Problem to solve - Search the material for the word "that" and report each line where it turns up.

Modeling code records
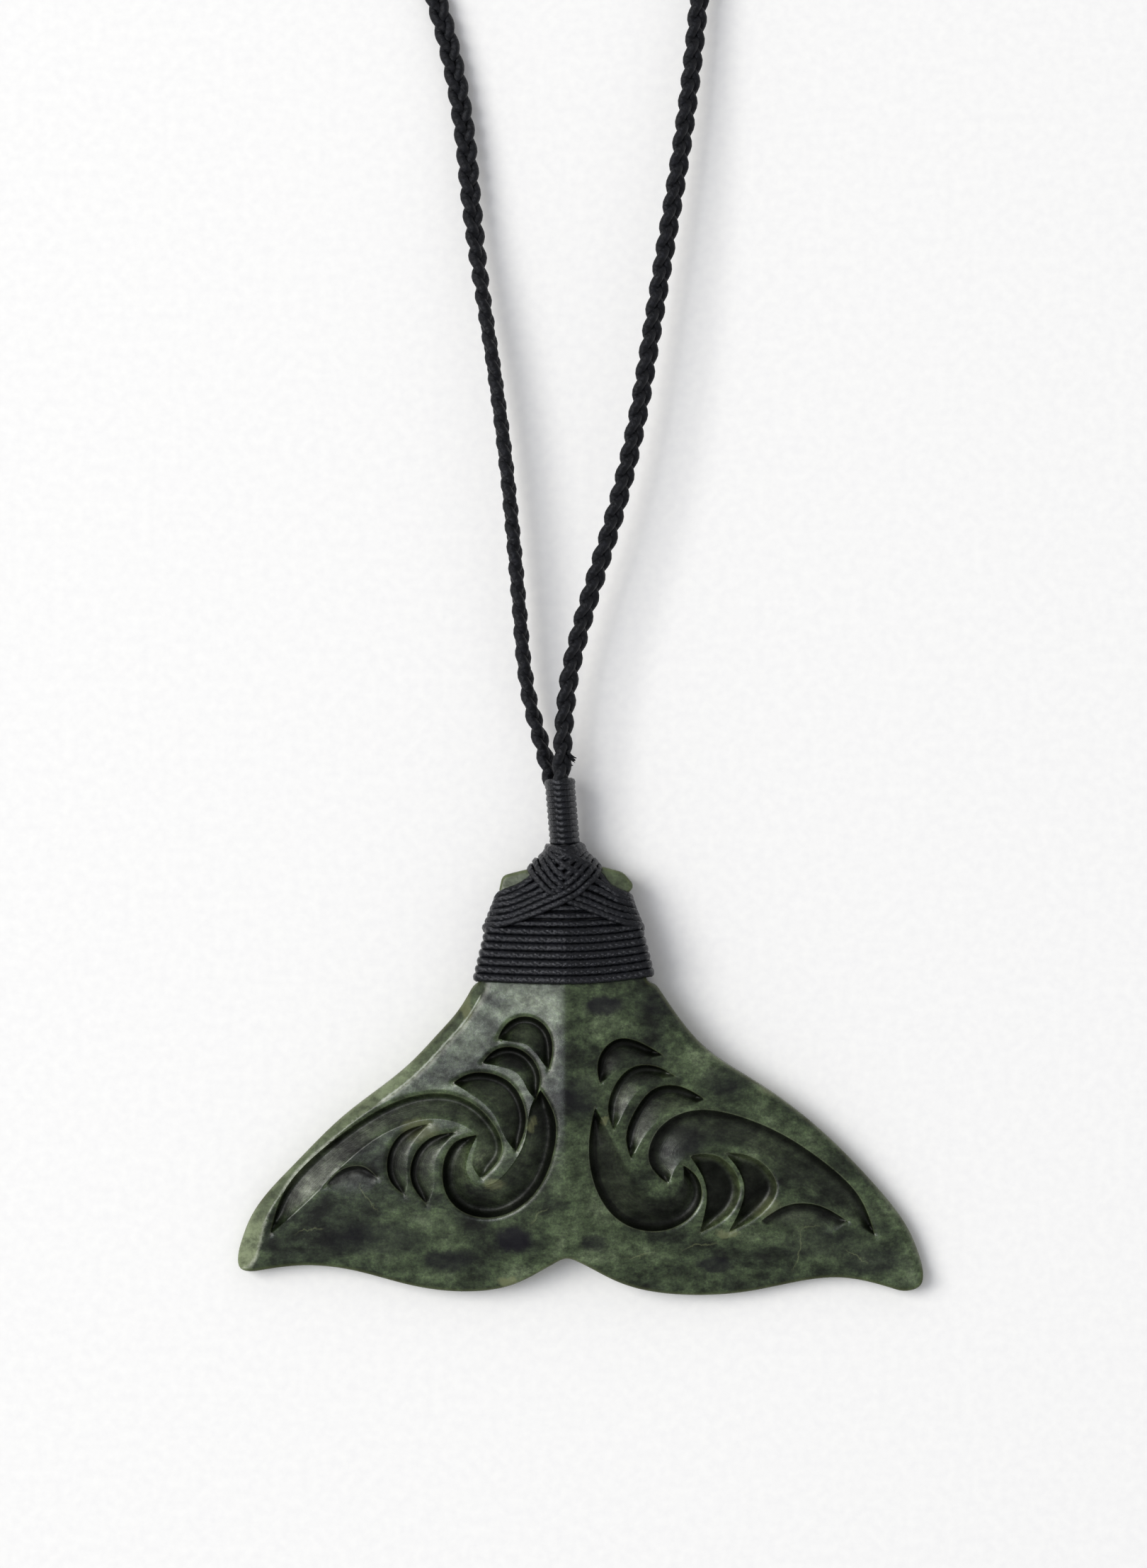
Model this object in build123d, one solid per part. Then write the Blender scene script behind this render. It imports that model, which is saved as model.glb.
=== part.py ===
from build123d import *
import math
import os

# A greenstone whale tail on a plaited neck cord, lying on its flat back.
# Millimetres, +Z up, +Y towards the neck cord. The origin is on the stone's back, under its ridge.

# The stone
tail_width = 80.0
tail_height = 50.0
ridge_height = 8.0
fluke_thickness = 3.0
fluke_dish = 0.7
edge_bevel = 0.9
bevel_stations = 12
carving_depth = 1.9
groove_depth = 0.95

# The lashing
thread = 0.9
seat_gap = 0.05
piece_gap = 0.05
saddle_rise = 3.0
neck_length = 6.6
neck_width = 3.6
neck_depth = 4.8
neck_base_height = 4.3
neck_end_height = 4.6
neck_lean = 0.55

# The neck cord
cord_diameter = 2.4

# The layout grid: 80 squares over the tail's width and 50 over its height
across = tail_width / 80
up = tail_height / 50

# Where the lashing starts, changes over and passes the ears, in rows of the grid
stem_foot = 11.5
band_end = 18.4
ear_foot = 21.8
ear_rise = 3.3
ear_top = ear_foot + ear_rise
flank_end = -21.5

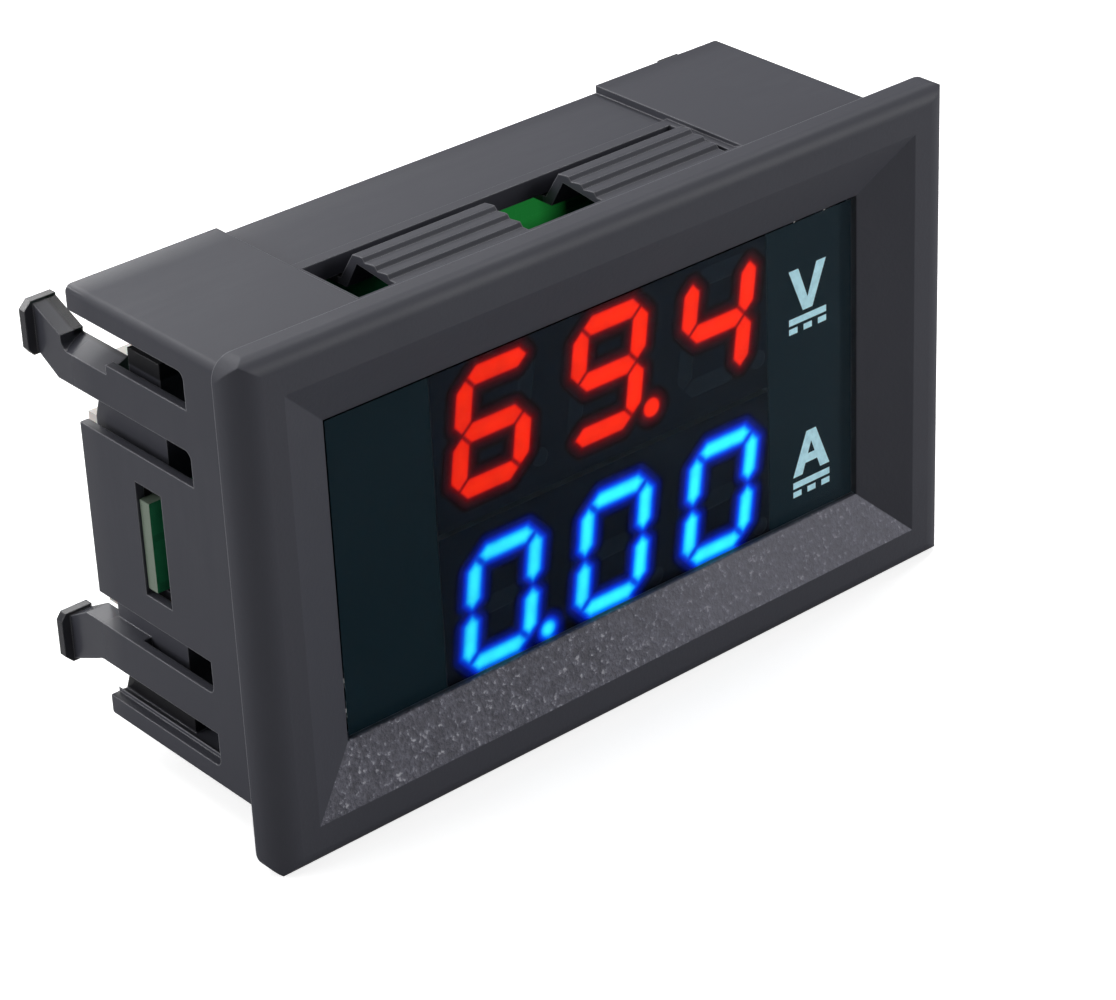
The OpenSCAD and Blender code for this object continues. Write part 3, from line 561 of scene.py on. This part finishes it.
for name in ("voltage_trimmer_base", "current_trimmer_base"):
    looks[name] = ceramic_look
for name in ("solder_joints", "chip_end_caps"):
    looks[name] = solder_look

for name, thing in nodes.items():
    thing.data.materials.clear()
    thing.data.materials.append(looks[name])


# ---- Pieces made here ----

def keep(mesh, name, look, body="meter"):
    """Turns a bmesh into a piece that rides on a body."""
    data = bpy.data.meshes.new(name)
    mesh.to_mesh(data)
    mesh.free()
    piece = bpy.data.objects.new(name, data)
    bpy.context.scene.collection.objects.link(piece)
    data.materials.append(look)
    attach(piece, body)
    return piece


def islands(node):
    """The separate solids of a node, each as a list of its corner points."""
    mesh = bmesh.new()
    mesh.from_mesh(nodes[node].data)
    bmesh.ops.remove_doubles(mesh, verts=mesh.verts, dist=1e-7)
    left = set(mesh.verts)
    found = []
    while left:
        reach = [left.pop()]
        group = []
        while reach:
            corner = reach.pop()
            group.append(corner.co.copy())
            for edge in corner.link_edges:
                other = edge.other_vert(corner)
                if other in left:
                    left.discard(other)
                    reach.append(other)
        found.append(group)
    mesh.free()
    return found


def front_outline(points):
    """The outline in X and Z of a solid's frontmost face, counter-clockwise."""
    same = 1e-6
    depth = min(p.y for p in points)
    flat = [Vector((p.x, p.z)) for p in points if p.y < depth + same]
    outline = [flat[i] for i in convex_hull_2d(flat)]
    kept = [p for i, p in enumerate(outline) if (p - outline[i - 1]).length > same]
    area = sum(a.x * b.y - b.x * a.y for a, b in zip(kept, kept[1:] + kept[:1]))
    return kept if area > 0 else kept[::-1]


def reach_of(outline, x, z):
    """Distance from a point to a convex outline, negative inside it."""
    inside = -1.0
    nearest = 1.0
    for i, b in enumerate(outline):
        a = outline[i - 1]
        along = b - a
        length = along.length
        away = Vector((x - a.x, z - a.y))
        inside = max(inside, (away.x * along.y - away.y * along.x) / length)
        t = min(1.0, max(0.0, away.dot(along) / (length * length)))
        nearest = min(nearest, (away - along * t).length)
    return inside if inside < 0.0 else nearest


def segment_glow(node, shell, name, look):
    """A skin over a module's face whose 'reach' is the distance in mm to the nearest lit segment."""
    step = 0.125 * MM
    proud = 0.012 * MM
    border = GLOW_REACH * MM
    low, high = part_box(shell)
    nearest = {}
    for points in islands(node):
        outline = front_outline(points)
        left = int((min(p.x for p in outline) - border - low.x) / step)
        right = int((max(p.x for p in outline) + border - low.x) / step) + 1
        bottom = int((min(p.y for p in outline) - border - low.z) / step)
        top = int((max(p.y for p in outline) + border - low.z) / step) + 1
        for i in range(max(left, 0), right + 1):
            for j in range(max(bottom, 0), top + 1):
                x = low.x + i * step
                z = low.z + j * step
                if x > high.x or z > high.z:
                    continue
                gap = reach_of(outline, x, z)
                if gap < border:
                    nearest[i, j] = min(gap, nearest.get((i, j), border))
    mesh = bmesh.new()
    reach = mesh.verts.layers.float.new("reach")
    corners = {}
    for (i, j), gap in nearest.items():
        corner = mesh.verts.new((low.x + i * step, low.y - proud, low.z + j * step))
        corner[reach] = gap / MM
        corners[i, j] = corner
    for i, j in nearest:
        square = [corners.get(key) for key in ((i, j), (i + 1, j), (i + 1, j + 1), (i, j + 1))]
        if all(square):
            mesh.faces.new(square)
    return keep(mesh, name, look)


segment_glow("red_lit_segments", "red_led_shell", "red_glow_film", red_glow_look)
segment_glow("blue_lit_segments", "blue_led_shell", "blue_glow_film", blue_glow_look)


# ---- Floor, light and camera ----

def floor():
    """Paper under the meter. Only the camera sees it white, so no white light comes in behind the window."""
    half = 3.0
    mesh = bmesh.new()
    sides = ((-half, -half), (half, -half), (half, half), (-half, half))
    mesh.faces.new([mesh.verts.new((x, y, cad_low.z)) for x, y in sides])
    data = bpy.data.meshes.new("floor")
    mesh.to_mesh(data)
    mesh.free()
    piece = bpy.data.objects.new("floor", data)
    bpy.context.scene.collection.objects.link(piece)
    made, tree, shader = material("studio_floor", **{
        "Roughness": 0.9, "Specular IOR Level": 0.0, "Emission Strength": 1.0})
    seen = place(tree, "ShaderNodeLightPath").outputs["Is Camera Ray"]
    from_middle = place(tree, "ShaderNodeVectorMath", {0: place_in(tree)}, operation="LENGTH")
    away = between(tree, from_middle.outputs["Value"], 0.05, 0.3)
    paper = blend_colours(tree, seen, (0.4, 0.4, 0.4), (0.9, 0.9, 0.9))
    tree.links.new(paper, shader.inputs["Base Color"])
    lift = times(tree, seen, plus(tree, 0.72, times(tree, away, 0.4)))
    tree.links.new(blend_colours(tree, lift, BLACK, (1.0, 1.0, 1.0)), shader.inputs["Emission Color"])
    data.materials.append(made)


floor()


def world(ambient):
    """A dim even sky on the object, which the camera sees white."""
    made = bpy.data.worlds.new("studio")
    bpy.context.scene.world = made
    made.use_nodes = True
    tree = made.node_tree
    tree.nodes.clear()
    seen = place(tree, "ShaderNodeLightPath").outputs["Is Camera Ray"]
    level = plus(tree, times(tree, seen, 1.0 - ambient), ambient)
    sky = place(tree, "ShaderNodeBackground", {"Color": (1.0, 1.0, 1.0, 1.0), "Strength": level})
    output = place(tree, "ShaderNodeOutputWorld")
    tree.links.new(sky.outputs["Background"], output.inputs["Surface"])


world(AMBIENT)


def lamp(name, direction, distance, size, power):
    """A square soft box that looks at the meter from a direction."""
    data = bpy.data.lights.new(name, "AREA")
    data.size = size
    data.energy = power
    thing = bpy.data.objects.new(name, data)
    bpy.context.scene.collection.objects.link(thing)
    away = Vector(direction).normalized()
    thing.location = away * distance
    thing.rotation_mode = "QUATERNION"
    thing.rotation_quaternion = away.to_track_quat("Z", "Y")


# Name, direction, distance, size and power.
LAMPS = (
    ("back_top_box", (0.15, 1.0, 0.95), 1.0, 0.8, 6.2),
    ("back_left_box", (-1.0, 0.45, 0.4), 0.6, 0.4, 1.45),
    ("front_right_box", (0.8, -0.9, 0.3), 0.7, 0.5, 2.7),
    ("high_right_box", (0.53, 0.12, 0.84), 0.5, 0.1, 0.5),
    ("edge_box", (-0.45, 0.757, 0.486), 0.5, 0.08, 0.22),
)
for row in LAMPS:
    lamp(*row)


def camera(azimuth, elevation, roll, distance):
    """Looks at the origin from the front left and above. Angles are in degrees."""
    data = bpy.data.cameras.new("camera")
    thing = bpy.data.objects.new("camera", data)
    bpy.context.scene.collection.objects.link(thing)
    turn = math.radians(azimuth)
    rise = math.radians(elevation)
    back = Vector((math.sin(turn) * math.cos(rise), -math.cos(turn) * math.cos(rise), math.sin(rise)))
    thing.location = back * distance
    thing.rotation_mode = "QUATERNION"
    spin = Matrix.Rotation(math.radians(roll), 3, "Z").to_quaternion()
    thing.rotation_quaternion = (-back).to_track_quat("-Z", "Y") @ spin
    data.lens = 117.59
    data.sensor_width = 36.0
    data.shift_x = -0.042
    data.shift_y = -0.0381
    data.clip_start = 0.005
    data.clip_end = 50.0
    bpy.context.scene.camera = thing


camera(azimuth=-40.562, elevation=28.658, roll=-2.124, distance=0.19018)
bpy.context.scene.view_settings.view_transform = "Standard"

Exercise answer -
Model this object in build123d, one solid per part. Then write the Blender scene script behind this render. It imports that model, which is saved as model.glb.
    """Turns a bmesh into a piece that rides on a body."""
    """A square soft box that looks at the meter from a direction."""